Xavier Rudd: No. Because when I tour it’s like a massive effect on the environment. I live pretty minimally at home but on a tour bus it’s diesel, aeroplanes…it’s not environmentally friendly what I do (he laughs). I can’t sit and say, “hey I’m a great environmentalist.”
You’ve also said “I had to be a warrior before the day”. What does it mean?
Xavier Rudd: What I meant was I have to be a warrior in order to hold that old spirit that I’m carrying. It’s important to understand the spirit that’s with me. My music is not always me. Sometimes it’s my emotions and me but quite often it’s spirit who comes from another place. I’ve been chosen to bring that through. If ego is involved, it’s fucked. So I have to be open in body and mind to let that spirit come through.
What is the main message in your music?
Xavier Rudd: I don’t see it as a message. I do my work. I do what I meant to do, and where that goes is where it meant to go. But if it’s not meant to reach somebody it’s not for me to judge. I just do what the spirit tells me to do. And I can be the judge of who received that. If it’s received positively then I can give thanks.
So you’re guided by something?
Xavier Rudd: Exactly.
You’ve said there's a very original story behind the song Spirit Bird. You were in the desert and you talked to a bird…
Xavier Rudd: (he smiles) Sort of… He was a red-tailed black cockatoo. It’s an old bird. It’s a very sacred bird in our culture in Australia. And you don’t see them very much. They bring different messages in different times. I was in a desert and there is one bird that doesn’t usually came close – you can only see them from a distance – but it was there. He was speaking to me (ed. he imitates the bird for a while).

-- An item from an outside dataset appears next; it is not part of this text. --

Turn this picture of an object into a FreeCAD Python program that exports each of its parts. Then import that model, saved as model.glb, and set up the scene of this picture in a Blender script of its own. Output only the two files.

He was speaking to me and I felt my feet sink into the ground and I couldn’t move. And all those memories and vision of places, faces, times went through my mind. But there weren’t my memories, I had never seen them before. That happens. I left then, and later at night I wrote Spirit Bird straight away. In the sand, on the beach, the whole song was done. And it’s that bird that brought that song.